Prime Minister Justin Trudeau recently announced the federal government is working with Spartan Bioscience — led by CEO Paul Lem — to adapt the Centers for Disease Control and Prevention’s (CDC) COVID-19 DNA test to its own Spartan Cube. Lem predicts the mobile, hand-held diagnostic kit, which provides test results in just 30 minutes, could be ready for this use in as few as eight weeks.
“We think it’s a game changer,” says Lem, who earned his bachelor’s degree in human biology from U of T in 1998 as a member of University College. He received his medical degree from the University of Ottawa in 2002 before returning to U of T’s medical microbiology residency program.
“We’re seeing headlines about how there’s a global shortage in testing,” Lem adds. “Canada is no exception; we have a huge shortage across the entire country. We also have remote towns and northern communities where they collect swabs and sometimes can’t get results back for nine or 10 days, and the virus is spreading in the meantime. Especially in a country like ours that’s so spread out, we’re going to need these portable testing devices to control COVID-19.”
The cube collects and analyzes DNA without the need to send samples to a traditional lab, making it ideal for in-field diagnostic testing.
Spartan’s technology already has regulatory approvals worldwide, including from Health Canada, the U.S. Food and Drug Administration and in Europe. Spartan’s customers include leading organizations such as the Mayo Clinic, the CDC and the New York State Department of Health, as well as Fortune 500 companies.
Lem says the pandemic has created an all-hands-on-deck situation, with all of Spartan’s 70 staff devoted to adapting the CDC’s test to the cube
“This is our whole reason for existing,” explains Lem. “Our mission has always been to bring DNA testing out of the lab and into these portable, personal DNA analyzers. It’s like home pregnancy tests or home glucose tests that gave everyone access to their test results.
“We’re seeing in real time how powerful it would be to have portable COVID-19 tests: Imagine every school, community centre, town, small hospital having access to these rapid results. We have a huge responsibility to get these tests in the hands of Canadians as fast as possible.”
In addition to adapting the CDC's test for the disease and getting Health Canada's emergency approval, Spartan Bioscience will have to ramp up production to build what is likely to be hundreds of thousands of devices.
Spartan got closer to securing the funding it will need when Navdeep Bains, Canada’s minister of innovation, science and industry, announced the government is leveraging its purchasing power to ensure Canadian innovations, such as the Spartan Cube, can start saving lives sooner. As confirmed by Trudeau the same day, the federal government has signed a letter of intent with Spartan Bioscience and two other Canadian companies, including one co-founded by U of T's Joe Fisher, to fight the pandemic.

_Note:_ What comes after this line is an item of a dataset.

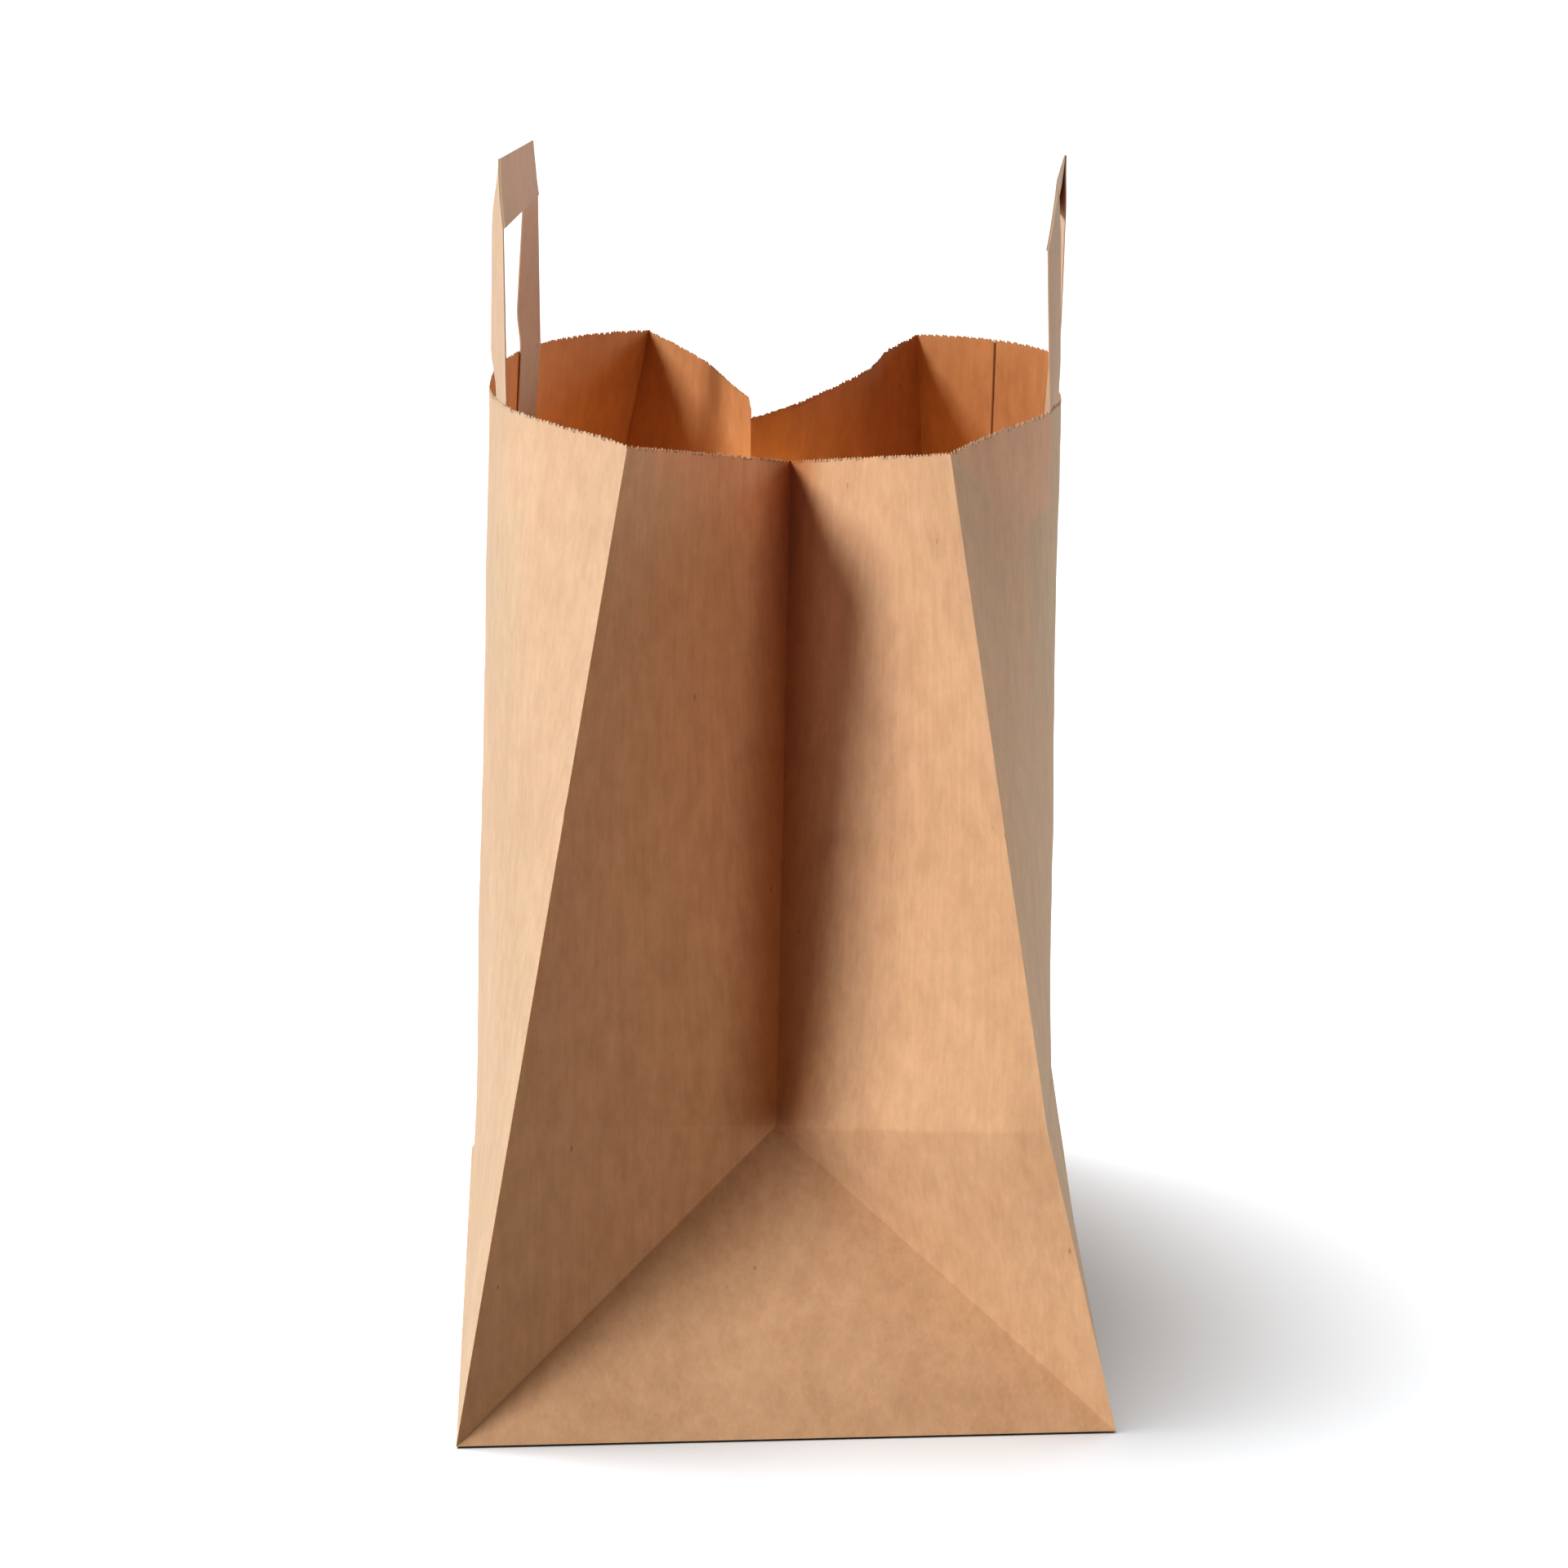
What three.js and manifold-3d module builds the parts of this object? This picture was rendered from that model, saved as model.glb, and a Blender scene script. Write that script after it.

“We know Canadian companies are among the most innovative and agile in the world, and we are very confident that we’re going to be able to work with them to respond to the pressing needs in our health-care system,” Trudeau said at a news conference.
Lem said that announcement was validation for the hard work he and his team put into Spartan Bioscience since its founding 14 years ago.
“We all felt really honoured,” says Lem. “This reminds us why we come into work each day. People’s lives are at stake. The work we do is important.”